Their shared love of learning may explain their choices for ideal dinner guests. Kathy says if she could invite anyone—dead or alive—to her home, she'd pick people who could shed light on history's mysteries. John Wilkes Booth, Marilyn Monroe and Jesus would be invited, along with Kathy's paternal grandparents, whom she never knew. "Kind of a strange group," Kathy says. "We'd have to do buffet, I think."

Billy Bob says he'd love to have dinner with Jesus, Amelia Earhart, Davy Crockett, Benjamin Franklin, and legendary actors Lon Chaney and Alec Guinness.
Marcia Gay Harden

 
Oscar®-winning actress Marcia Gay Harden, who's had standout performances in Mystic River and Pollock, is on assignment to meet her mentor and favorite Hollywood legend, Ellen Burstyn. Marcia says she was forever changed by the experience of working alongside Ellen when the two filmed The Spitfire Grill in 1996.

"Ellen Burstyn is one of the great loves of my life," Marcia says. "I'm excited and almost ready to just cry because I get to interview her!"
Marcia Gay Harden and Ellen Burstyn

 
Ellen Burstyn has starred in almost 50 feature films over her illustrious 30-year career. She thrilled audiences in 1973 as the mother of a possessed girl in The Exorcist. Her next role, in Alice Doesn't Live Here Anymore, won her an Oscar® for Best Actress.
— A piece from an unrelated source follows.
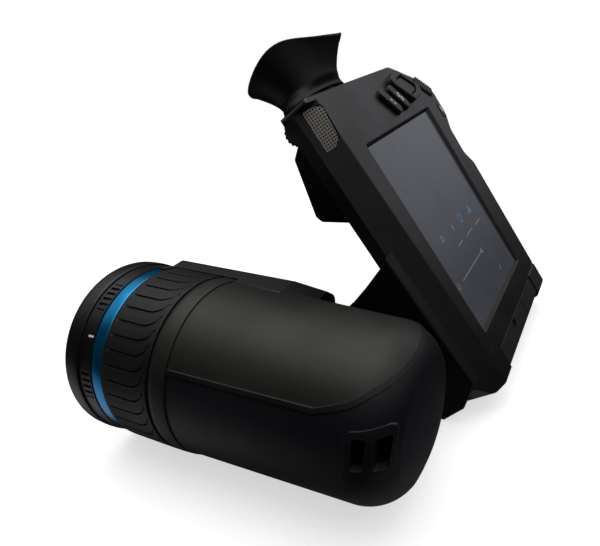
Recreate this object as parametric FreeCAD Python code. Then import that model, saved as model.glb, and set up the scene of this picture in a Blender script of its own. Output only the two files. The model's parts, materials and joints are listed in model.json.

In recent years, Ellen moved audiences with her performance in Divine Secrets of the Ya-Ya Sisterhood.

"You're an amazing actress," Marcia tells Ellen. "You're a mother. You're a grandmother. You did years of television. You were a waitress. You were a dancer on the Jackie Gleason Show. You must have had hunger at that younger age!"

Ellen says she made up her mind as a young girl in Detroit, Michigan, to see as much of the world as possible. "I was blessed with an unhappy childhood," she says, "so it gave me a lot of impetus to change my life and to make decisions for myself that would create the kind of life that I wanted to have."
Ellen Burstyn

 
A self-described former "wild girl," Ellen says "the drugs, the alcohol, the overeating, the bad habits...all of that is what you go through until you say, 'Excuse me, but isn't this a pile of dung I'm in here?' And you start crawling your way out of it and making some decisions to sweeten your life. ... The only thing around you [that] you can possibly change is yourself. So you start there."

"Regret is a negative state and it doesn't help at all," Ellen says. "Anytime I catch myself regretting, I stop it and say, 'That's all part of me.'"

Ellen says acting has allowed her to transform her life's wounds into art. "It's a truth for all of us," she says. "If you do not bring forth what is within you, what is within you will destroy you. To me, that's what an actor does—we bring forth what is within us, and it saves us."

What does Ellen know for sure? "I know that what passes between us is a beautiful and human thing," she says. "I know that connection with another human being is enriching and necessary. I know that friendship is nourishing for the soul."